■ THE RECORDS:
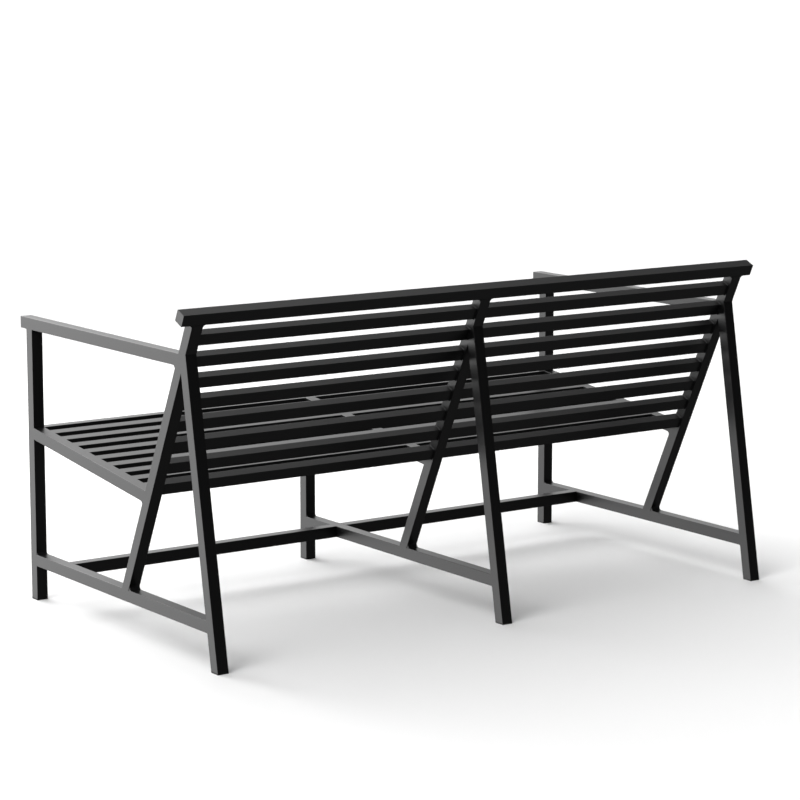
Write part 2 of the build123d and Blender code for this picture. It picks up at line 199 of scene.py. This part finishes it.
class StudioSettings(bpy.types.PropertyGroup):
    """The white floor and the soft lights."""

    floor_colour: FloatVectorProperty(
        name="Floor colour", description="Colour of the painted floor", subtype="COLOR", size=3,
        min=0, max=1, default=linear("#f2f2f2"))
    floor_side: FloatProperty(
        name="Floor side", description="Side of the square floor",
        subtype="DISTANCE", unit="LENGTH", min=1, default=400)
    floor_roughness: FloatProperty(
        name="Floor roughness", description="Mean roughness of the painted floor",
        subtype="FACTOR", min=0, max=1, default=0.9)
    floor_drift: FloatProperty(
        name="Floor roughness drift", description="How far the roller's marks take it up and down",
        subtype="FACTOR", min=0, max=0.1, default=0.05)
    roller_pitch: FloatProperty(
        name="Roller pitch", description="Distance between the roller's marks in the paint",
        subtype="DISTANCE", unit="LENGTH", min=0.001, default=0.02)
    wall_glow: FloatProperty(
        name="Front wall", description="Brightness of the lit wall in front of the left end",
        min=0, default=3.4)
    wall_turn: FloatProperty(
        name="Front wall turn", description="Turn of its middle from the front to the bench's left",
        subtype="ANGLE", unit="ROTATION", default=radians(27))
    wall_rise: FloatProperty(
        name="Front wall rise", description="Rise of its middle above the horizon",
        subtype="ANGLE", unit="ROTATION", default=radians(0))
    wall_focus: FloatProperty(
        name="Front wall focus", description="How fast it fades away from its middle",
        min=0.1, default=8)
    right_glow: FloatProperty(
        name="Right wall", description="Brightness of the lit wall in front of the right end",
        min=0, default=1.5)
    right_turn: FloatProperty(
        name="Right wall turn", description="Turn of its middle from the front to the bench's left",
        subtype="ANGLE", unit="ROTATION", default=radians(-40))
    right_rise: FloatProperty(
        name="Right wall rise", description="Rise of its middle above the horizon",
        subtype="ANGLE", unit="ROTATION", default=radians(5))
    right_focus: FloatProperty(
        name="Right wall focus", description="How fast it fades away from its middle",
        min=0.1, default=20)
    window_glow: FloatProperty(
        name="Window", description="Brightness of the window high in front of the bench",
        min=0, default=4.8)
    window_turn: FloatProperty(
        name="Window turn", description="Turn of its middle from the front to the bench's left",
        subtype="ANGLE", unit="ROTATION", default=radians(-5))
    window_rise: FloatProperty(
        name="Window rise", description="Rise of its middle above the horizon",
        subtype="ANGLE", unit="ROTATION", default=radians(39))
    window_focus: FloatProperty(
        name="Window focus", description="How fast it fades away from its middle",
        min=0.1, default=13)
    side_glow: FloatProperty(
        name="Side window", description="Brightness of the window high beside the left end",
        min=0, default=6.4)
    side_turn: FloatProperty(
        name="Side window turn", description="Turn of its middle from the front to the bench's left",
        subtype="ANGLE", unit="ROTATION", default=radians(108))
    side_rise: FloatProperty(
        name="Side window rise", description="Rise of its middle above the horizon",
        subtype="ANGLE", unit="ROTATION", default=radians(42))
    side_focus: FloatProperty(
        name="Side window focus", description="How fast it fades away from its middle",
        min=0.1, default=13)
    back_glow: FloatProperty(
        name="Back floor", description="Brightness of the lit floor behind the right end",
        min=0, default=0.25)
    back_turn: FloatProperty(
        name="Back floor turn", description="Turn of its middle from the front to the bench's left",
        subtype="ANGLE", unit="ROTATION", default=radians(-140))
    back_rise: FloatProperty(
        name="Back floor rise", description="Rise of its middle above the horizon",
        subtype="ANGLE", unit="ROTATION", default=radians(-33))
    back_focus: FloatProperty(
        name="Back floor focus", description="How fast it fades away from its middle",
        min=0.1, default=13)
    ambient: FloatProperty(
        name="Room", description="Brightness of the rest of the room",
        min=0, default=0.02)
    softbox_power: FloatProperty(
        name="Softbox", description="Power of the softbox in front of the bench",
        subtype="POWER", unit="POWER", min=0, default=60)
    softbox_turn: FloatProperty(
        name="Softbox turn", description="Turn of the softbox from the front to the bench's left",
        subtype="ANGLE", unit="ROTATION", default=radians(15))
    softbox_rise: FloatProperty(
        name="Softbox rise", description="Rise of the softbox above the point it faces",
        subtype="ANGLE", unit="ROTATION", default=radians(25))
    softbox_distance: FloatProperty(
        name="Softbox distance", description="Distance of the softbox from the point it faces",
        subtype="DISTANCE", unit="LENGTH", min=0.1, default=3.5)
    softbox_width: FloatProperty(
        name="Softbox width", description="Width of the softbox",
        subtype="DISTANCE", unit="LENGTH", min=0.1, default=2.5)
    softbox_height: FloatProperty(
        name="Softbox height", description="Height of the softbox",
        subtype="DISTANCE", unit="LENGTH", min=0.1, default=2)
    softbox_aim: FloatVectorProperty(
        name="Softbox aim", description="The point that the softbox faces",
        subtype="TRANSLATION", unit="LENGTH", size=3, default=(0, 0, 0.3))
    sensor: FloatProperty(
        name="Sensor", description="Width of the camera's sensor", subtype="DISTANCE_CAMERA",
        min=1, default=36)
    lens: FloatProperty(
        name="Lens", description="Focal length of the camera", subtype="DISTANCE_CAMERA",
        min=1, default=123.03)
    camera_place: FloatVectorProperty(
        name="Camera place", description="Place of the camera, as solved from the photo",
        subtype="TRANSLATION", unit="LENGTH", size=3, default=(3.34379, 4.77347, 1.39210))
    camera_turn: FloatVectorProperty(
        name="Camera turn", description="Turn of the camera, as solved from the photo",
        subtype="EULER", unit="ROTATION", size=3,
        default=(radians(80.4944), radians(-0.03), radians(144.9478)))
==
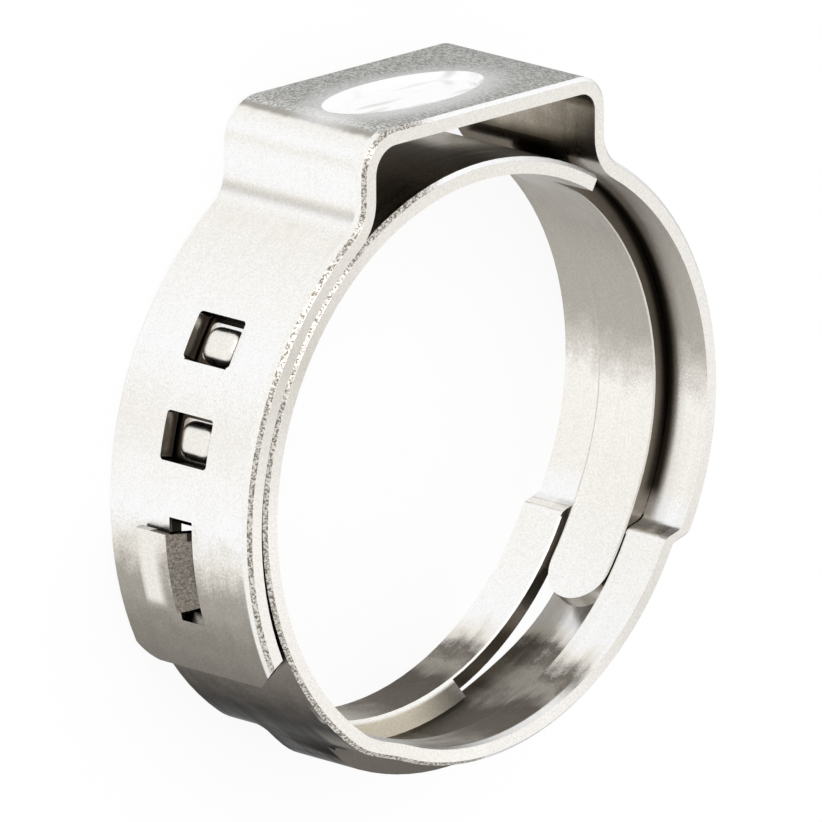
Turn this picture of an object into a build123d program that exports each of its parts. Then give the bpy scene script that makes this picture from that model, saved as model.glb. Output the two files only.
--
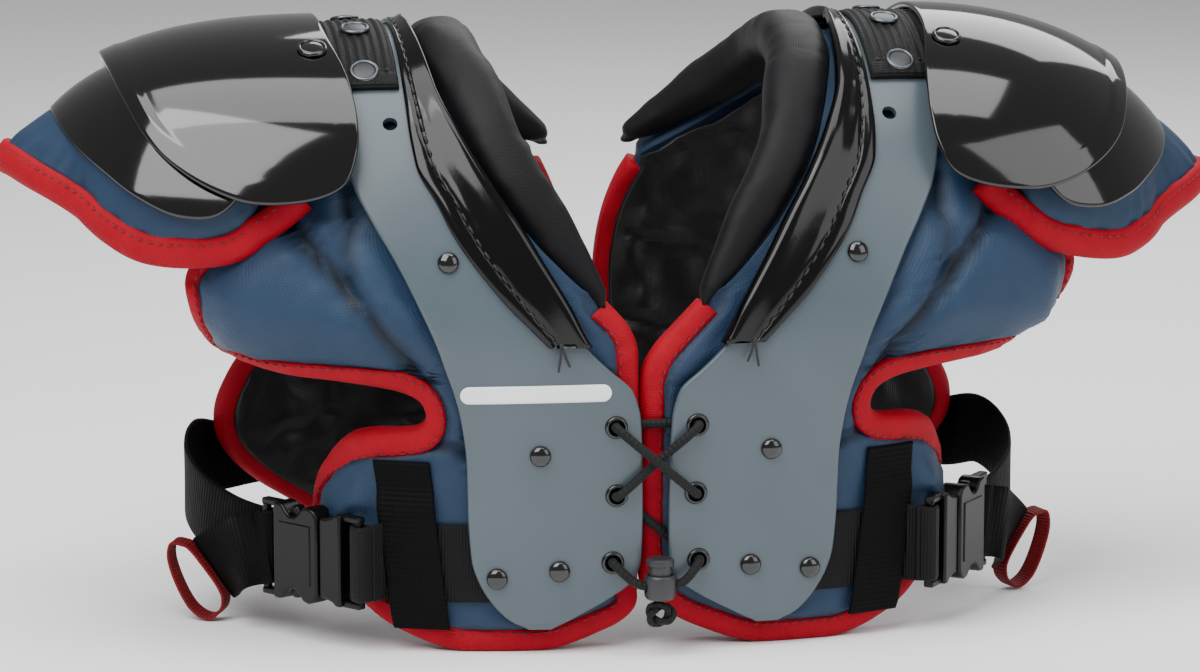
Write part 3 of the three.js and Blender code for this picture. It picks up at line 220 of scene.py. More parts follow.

■ WHAT THE TASK REQUIRES: Look through the entries above and report each line where the string "scene" occurs.

■ CORRECT RESPONSE:
Write part 2 of the build123d and Blender code for this picture. It picks up at line 199 of scene.py. This part finishes it.
Turn this picture of an object into a build123d program that exports each of its parts. Then give the bpy scene script that makes this picture from that model, saved as model.glb. Output the two files only.
Write part 3 of the three.js and Blender code for this picture. It picks up at line 220 of scene.py. More parts follow.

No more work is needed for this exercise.